▶ [WRITTEN EXERCISE]
Your task is to copy a single run of lines that starts at the line with "Keep writing the" and stops at the line with "half) for p in ends]))", keeping both ends. Copy nothing else.

##############################

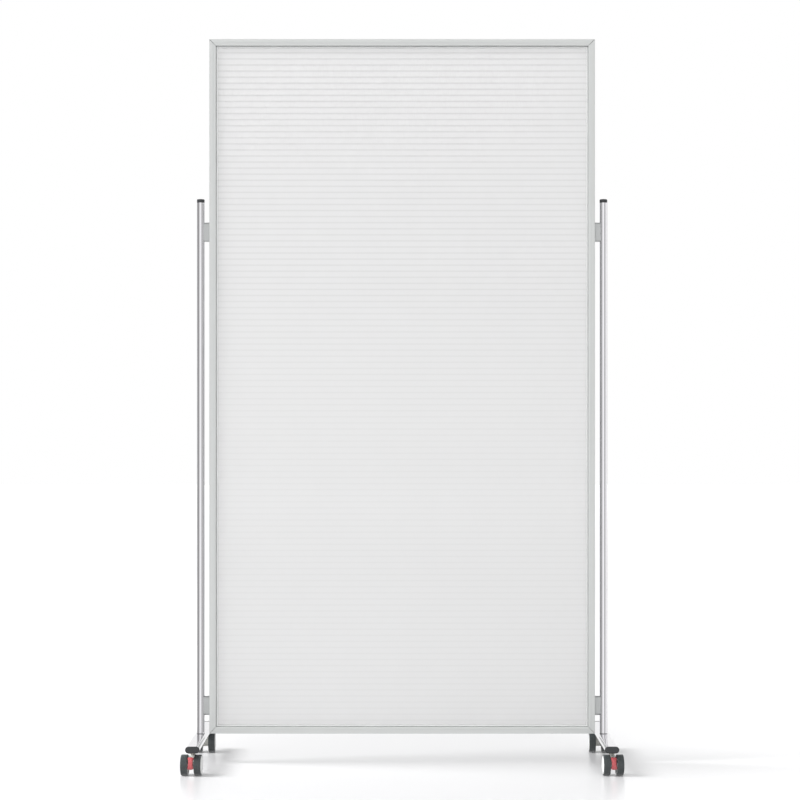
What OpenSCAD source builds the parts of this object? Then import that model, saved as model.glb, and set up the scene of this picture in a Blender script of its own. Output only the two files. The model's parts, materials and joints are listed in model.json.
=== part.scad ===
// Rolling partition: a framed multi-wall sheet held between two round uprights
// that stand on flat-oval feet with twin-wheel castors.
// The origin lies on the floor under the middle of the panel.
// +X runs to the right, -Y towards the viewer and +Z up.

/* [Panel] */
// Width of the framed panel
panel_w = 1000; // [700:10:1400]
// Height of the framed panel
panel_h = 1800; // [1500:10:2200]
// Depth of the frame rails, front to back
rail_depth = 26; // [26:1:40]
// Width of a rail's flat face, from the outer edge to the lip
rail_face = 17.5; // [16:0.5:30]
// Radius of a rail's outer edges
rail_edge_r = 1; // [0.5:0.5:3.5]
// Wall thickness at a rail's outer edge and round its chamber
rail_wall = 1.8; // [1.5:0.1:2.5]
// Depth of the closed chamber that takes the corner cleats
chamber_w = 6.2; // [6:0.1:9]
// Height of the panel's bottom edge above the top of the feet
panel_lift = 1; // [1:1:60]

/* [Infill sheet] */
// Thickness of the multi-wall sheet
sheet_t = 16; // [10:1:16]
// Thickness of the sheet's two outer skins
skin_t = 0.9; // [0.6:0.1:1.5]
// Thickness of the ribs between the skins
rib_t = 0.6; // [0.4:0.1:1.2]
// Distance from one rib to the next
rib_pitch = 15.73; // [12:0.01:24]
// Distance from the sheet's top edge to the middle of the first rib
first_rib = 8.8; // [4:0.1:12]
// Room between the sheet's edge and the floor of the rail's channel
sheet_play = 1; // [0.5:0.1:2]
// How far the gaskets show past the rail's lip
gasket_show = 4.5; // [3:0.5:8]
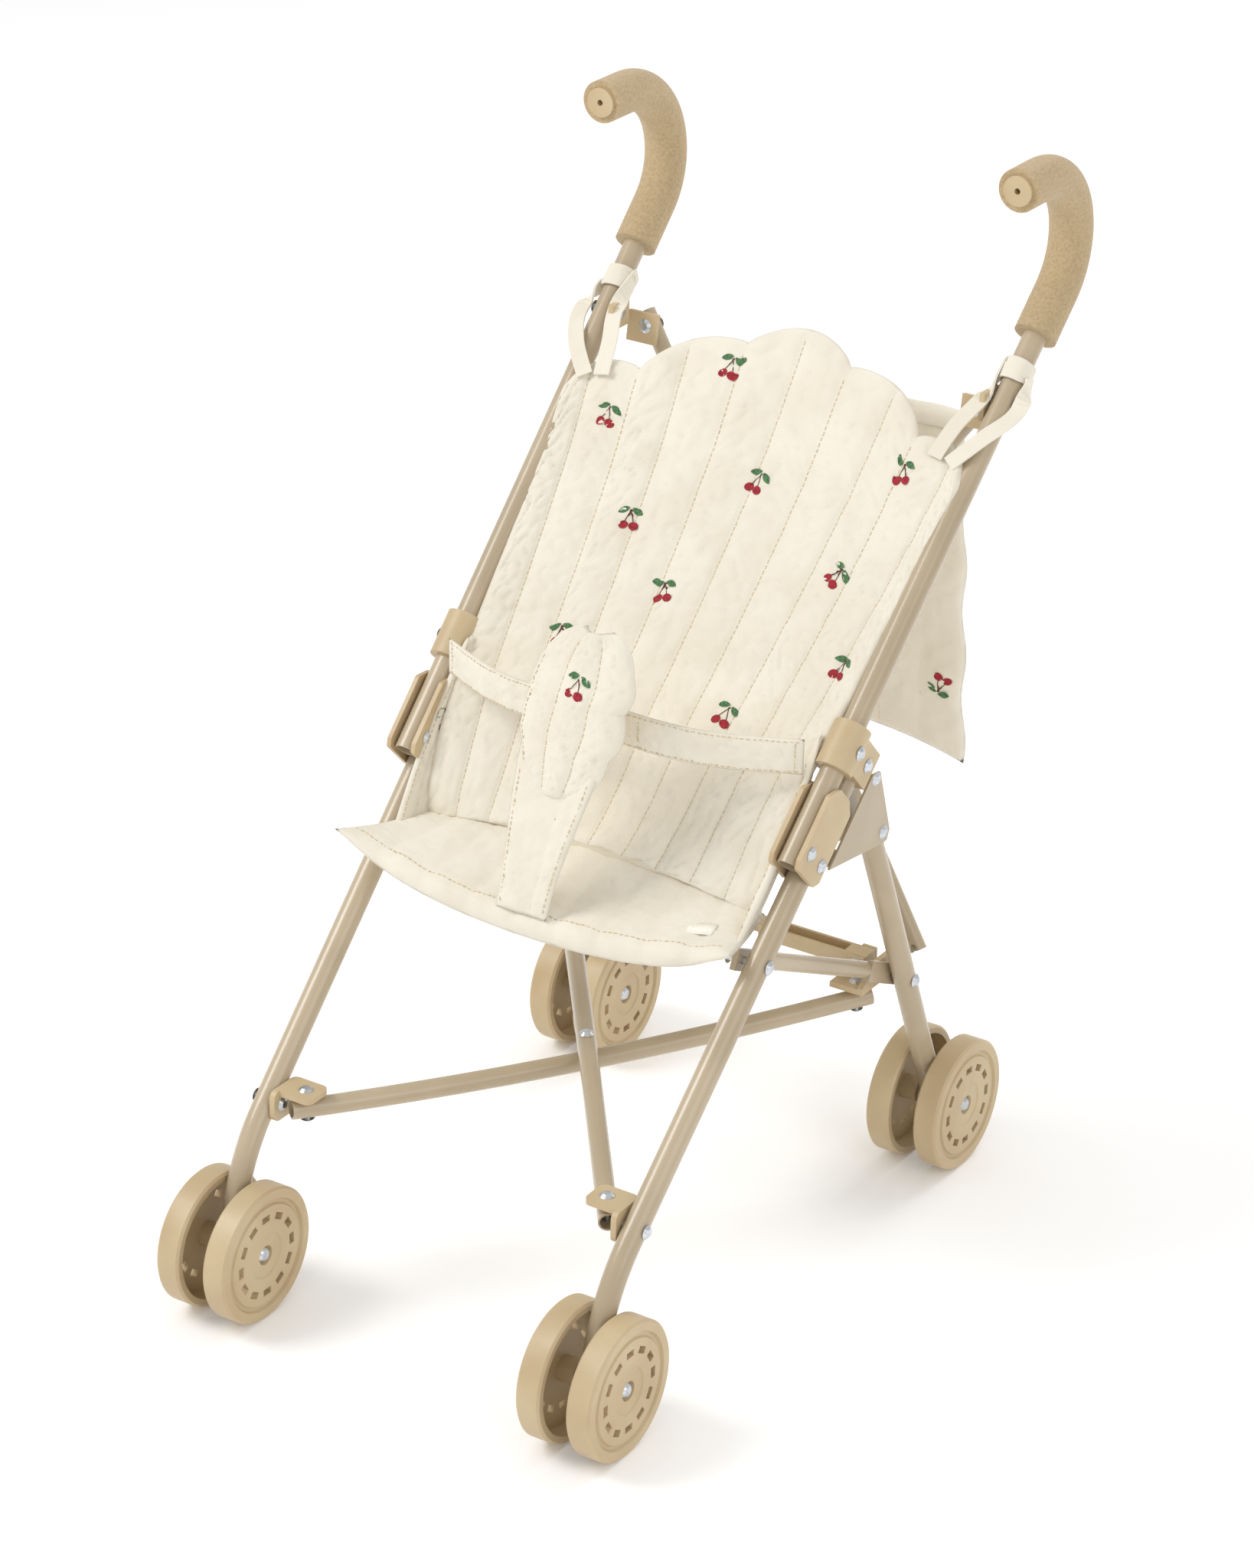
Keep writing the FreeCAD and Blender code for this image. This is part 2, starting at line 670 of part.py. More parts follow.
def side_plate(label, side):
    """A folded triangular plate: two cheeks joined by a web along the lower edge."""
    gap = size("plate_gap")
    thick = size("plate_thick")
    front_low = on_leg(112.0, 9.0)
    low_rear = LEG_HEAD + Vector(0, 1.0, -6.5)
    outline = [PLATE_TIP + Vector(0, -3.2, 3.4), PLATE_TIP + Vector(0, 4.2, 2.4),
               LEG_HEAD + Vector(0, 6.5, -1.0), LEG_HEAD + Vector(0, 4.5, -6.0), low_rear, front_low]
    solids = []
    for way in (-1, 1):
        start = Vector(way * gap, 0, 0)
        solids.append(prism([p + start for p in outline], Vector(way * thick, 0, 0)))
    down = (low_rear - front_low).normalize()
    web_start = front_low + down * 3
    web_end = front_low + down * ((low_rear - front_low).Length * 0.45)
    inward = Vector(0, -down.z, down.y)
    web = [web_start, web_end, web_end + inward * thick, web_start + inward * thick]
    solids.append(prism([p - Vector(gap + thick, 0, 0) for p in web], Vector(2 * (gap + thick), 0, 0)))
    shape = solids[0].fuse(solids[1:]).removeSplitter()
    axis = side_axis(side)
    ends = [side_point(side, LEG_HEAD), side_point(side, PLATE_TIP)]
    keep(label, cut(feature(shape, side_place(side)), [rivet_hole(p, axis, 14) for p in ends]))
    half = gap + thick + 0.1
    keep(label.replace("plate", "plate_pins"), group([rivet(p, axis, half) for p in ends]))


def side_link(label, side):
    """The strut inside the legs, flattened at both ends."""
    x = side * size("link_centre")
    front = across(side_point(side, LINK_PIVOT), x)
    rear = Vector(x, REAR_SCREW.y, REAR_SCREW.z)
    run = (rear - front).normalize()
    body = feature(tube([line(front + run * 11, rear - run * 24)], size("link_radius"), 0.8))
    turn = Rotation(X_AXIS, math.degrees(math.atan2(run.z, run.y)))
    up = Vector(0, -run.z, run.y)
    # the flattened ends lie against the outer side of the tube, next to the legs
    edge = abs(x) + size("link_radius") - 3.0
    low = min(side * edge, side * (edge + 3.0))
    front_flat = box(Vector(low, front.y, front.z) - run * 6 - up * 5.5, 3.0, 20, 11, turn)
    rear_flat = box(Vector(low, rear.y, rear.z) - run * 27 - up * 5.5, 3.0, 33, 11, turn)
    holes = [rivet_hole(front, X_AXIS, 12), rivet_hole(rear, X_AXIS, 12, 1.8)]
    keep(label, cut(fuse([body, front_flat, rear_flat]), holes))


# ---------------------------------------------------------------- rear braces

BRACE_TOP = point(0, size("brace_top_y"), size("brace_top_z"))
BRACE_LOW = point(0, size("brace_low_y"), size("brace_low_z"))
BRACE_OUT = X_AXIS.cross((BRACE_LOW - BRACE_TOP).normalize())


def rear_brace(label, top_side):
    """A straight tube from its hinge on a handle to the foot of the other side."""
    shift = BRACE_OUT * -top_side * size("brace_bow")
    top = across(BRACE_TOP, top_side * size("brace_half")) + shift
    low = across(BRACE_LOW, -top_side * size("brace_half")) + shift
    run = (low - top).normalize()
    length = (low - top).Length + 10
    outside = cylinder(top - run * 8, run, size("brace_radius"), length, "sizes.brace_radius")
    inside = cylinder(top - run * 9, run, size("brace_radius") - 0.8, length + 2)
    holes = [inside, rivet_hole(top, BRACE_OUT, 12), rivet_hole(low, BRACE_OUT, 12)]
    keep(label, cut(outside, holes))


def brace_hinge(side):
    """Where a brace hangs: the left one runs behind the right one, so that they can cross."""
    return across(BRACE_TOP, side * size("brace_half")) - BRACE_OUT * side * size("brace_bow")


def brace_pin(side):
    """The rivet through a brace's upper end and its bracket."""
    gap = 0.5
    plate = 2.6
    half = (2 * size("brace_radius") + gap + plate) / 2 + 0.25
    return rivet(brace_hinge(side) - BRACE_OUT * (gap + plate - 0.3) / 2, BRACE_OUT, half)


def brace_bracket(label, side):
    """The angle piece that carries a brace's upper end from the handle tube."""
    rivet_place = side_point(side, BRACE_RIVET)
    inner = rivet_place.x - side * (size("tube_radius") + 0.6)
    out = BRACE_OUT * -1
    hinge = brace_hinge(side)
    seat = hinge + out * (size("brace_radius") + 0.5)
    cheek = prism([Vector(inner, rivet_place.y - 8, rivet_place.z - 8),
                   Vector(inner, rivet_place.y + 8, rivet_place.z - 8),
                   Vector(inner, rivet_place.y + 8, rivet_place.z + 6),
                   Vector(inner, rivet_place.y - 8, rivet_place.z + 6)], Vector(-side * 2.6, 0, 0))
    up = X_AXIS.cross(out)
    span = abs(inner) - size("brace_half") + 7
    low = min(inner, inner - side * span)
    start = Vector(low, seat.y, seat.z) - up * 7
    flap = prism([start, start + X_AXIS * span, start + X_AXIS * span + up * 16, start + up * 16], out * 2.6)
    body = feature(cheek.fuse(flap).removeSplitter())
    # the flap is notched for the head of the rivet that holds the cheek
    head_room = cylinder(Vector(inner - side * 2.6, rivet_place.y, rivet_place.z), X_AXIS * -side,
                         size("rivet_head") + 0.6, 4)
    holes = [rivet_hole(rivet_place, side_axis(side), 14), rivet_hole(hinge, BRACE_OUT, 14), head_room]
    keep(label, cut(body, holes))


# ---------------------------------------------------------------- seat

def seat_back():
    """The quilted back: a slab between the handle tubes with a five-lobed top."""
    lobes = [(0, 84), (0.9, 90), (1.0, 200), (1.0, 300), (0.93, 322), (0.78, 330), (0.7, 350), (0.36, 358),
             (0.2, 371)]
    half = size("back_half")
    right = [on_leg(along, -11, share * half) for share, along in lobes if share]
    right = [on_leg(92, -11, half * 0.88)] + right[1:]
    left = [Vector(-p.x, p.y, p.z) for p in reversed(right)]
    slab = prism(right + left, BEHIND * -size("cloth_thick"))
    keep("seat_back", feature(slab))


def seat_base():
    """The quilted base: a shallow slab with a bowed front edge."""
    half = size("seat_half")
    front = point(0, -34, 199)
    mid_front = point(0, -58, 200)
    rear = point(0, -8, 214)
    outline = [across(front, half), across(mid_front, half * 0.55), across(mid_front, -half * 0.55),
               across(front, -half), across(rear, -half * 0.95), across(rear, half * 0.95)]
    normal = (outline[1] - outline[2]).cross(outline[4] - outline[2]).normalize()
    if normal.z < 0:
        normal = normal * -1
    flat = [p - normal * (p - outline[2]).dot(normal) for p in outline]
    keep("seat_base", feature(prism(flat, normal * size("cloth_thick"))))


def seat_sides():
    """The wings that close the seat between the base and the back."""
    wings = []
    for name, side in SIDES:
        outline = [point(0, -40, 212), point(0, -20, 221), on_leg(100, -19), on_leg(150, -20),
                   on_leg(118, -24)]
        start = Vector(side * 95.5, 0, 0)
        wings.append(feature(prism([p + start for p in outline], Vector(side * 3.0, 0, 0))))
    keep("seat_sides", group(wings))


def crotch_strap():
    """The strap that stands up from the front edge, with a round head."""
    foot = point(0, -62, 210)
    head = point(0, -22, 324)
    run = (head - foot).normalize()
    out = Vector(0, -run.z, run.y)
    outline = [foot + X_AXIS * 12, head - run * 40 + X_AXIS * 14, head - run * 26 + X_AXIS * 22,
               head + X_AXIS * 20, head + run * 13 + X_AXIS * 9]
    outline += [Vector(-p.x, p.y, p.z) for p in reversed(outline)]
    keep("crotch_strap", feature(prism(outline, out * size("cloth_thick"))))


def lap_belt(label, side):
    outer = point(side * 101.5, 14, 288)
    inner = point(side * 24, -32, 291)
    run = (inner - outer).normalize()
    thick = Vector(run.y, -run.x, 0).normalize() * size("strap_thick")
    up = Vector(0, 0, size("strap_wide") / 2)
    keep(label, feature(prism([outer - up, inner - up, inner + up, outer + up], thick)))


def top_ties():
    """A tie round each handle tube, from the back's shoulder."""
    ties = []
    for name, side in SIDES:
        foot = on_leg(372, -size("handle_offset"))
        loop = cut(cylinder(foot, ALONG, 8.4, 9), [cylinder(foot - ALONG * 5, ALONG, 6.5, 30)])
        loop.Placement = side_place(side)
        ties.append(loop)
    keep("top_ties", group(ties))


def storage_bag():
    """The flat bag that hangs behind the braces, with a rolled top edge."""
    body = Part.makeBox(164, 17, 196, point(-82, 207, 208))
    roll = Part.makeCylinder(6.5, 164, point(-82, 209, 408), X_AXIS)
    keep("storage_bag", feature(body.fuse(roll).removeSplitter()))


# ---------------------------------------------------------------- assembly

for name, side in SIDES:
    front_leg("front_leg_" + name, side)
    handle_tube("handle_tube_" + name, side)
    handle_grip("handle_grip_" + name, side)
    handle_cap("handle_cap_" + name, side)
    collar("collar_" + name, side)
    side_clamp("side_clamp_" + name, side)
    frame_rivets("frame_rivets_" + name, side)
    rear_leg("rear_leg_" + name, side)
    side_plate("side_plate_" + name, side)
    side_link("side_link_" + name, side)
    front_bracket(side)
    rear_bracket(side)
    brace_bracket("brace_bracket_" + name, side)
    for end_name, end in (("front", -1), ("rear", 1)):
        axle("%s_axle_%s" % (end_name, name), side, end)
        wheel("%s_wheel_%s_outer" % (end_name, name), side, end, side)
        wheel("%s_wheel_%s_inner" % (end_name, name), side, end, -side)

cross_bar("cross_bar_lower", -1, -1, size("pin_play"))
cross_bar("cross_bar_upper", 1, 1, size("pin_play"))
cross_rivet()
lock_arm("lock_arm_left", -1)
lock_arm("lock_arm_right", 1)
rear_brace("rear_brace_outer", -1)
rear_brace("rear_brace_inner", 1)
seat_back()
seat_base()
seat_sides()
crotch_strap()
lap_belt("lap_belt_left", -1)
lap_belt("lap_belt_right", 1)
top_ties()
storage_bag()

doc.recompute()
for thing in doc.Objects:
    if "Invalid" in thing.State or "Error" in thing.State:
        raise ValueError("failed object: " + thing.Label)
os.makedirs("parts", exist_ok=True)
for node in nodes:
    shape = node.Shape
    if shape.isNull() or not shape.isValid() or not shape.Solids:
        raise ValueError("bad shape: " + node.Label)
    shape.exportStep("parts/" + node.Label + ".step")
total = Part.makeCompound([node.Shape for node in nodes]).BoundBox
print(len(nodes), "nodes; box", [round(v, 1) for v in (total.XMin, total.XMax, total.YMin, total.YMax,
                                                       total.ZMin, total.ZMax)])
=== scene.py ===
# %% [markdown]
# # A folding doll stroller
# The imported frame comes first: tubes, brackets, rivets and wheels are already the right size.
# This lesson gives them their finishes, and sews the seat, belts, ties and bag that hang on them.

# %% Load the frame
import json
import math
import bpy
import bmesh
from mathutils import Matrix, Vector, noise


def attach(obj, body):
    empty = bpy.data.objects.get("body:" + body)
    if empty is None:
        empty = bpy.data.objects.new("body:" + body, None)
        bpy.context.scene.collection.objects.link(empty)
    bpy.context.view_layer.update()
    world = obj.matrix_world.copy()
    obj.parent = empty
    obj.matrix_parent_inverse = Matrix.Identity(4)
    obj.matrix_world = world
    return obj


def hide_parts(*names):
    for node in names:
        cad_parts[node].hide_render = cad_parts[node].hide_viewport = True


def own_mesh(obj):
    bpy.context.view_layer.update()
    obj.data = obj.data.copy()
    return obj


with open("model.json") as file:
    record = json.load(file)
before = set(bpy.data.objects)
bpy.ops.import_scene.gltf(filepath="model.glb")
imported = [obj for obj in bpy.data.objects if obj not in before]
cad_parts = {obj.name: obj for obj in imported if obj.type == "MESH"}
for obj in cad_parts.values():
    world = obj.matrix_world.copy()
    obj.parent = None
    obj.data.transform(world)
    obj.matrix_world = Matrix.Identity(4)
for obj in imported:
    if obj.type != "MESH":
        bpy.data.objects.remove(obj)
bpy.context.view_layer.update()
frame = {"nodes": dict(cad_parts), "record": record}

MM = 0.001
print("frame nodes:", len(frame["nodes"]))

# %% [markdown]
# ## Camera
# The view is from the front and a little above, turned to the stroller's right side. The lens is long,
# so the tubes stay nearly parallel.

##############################

▶ [FULL ANSWER]
Keep writing the FreeCAD and Blender code for this image. This is part 2, starting at line 670 of part.py. More parts follow.
def side_plate(label, side):
    """A folded triangular plate: two cheeks joined by a web along the lower edge."""
    gap = size("plate_gap")
    thick = size("plate_thick")
    front_low = on_leg(112.0, 9.0)
    low_rear = LEG_HEAD + Vector(0, 1.0, -6.5)
    outline = [PLATE_TIP + Vector(0, -3.2, 3.4), PLATE_TIP + Vector(0, 4.2, 2.4),
               LEG_HEAD + Vector(0, 6.5, -1.0), LEG_HEAD + Vector(0, 4.5, -6.0), low_rear, front_low]
    solids = []
    for way in (-1, 1):
        start = Vector(way * gap, 0, 0)
        solids.append(prism([p + start for p in outline], Vector(way * thick, 0, 0)))
    down = (low_rear - front_low).normalize()
    web_start = front_low + down * 3
    web_end = front_low + down * ((low_rear - front_low).Length * 0.45)
    inward = Vector(0, -down.z, down.y)
    web = [web_start, web_end, web_end + inward * thick, web_start + inward * thick]
    solids.append(prism([p - Vector(gap + thick, 0, 0) for p in web], Vector(2 * (gap + thick), 0, 0)))
    shape = solids[0].fuse(solids[1:]).removeSplitter()
    axis = side_axis(side)
    ends = [side_point(side, LEG_HEAD), side_point(side, PLATE_TIP)]
    keep(label, cut(feature(shape, side_place(side)), [rivet_hole(p, axis, 14) for p in ends]))
    half = gap + thick + 0.1
    keep(label.replace("plate", "plate_pins"), group([rivet(p, axis, half) for p in ends]))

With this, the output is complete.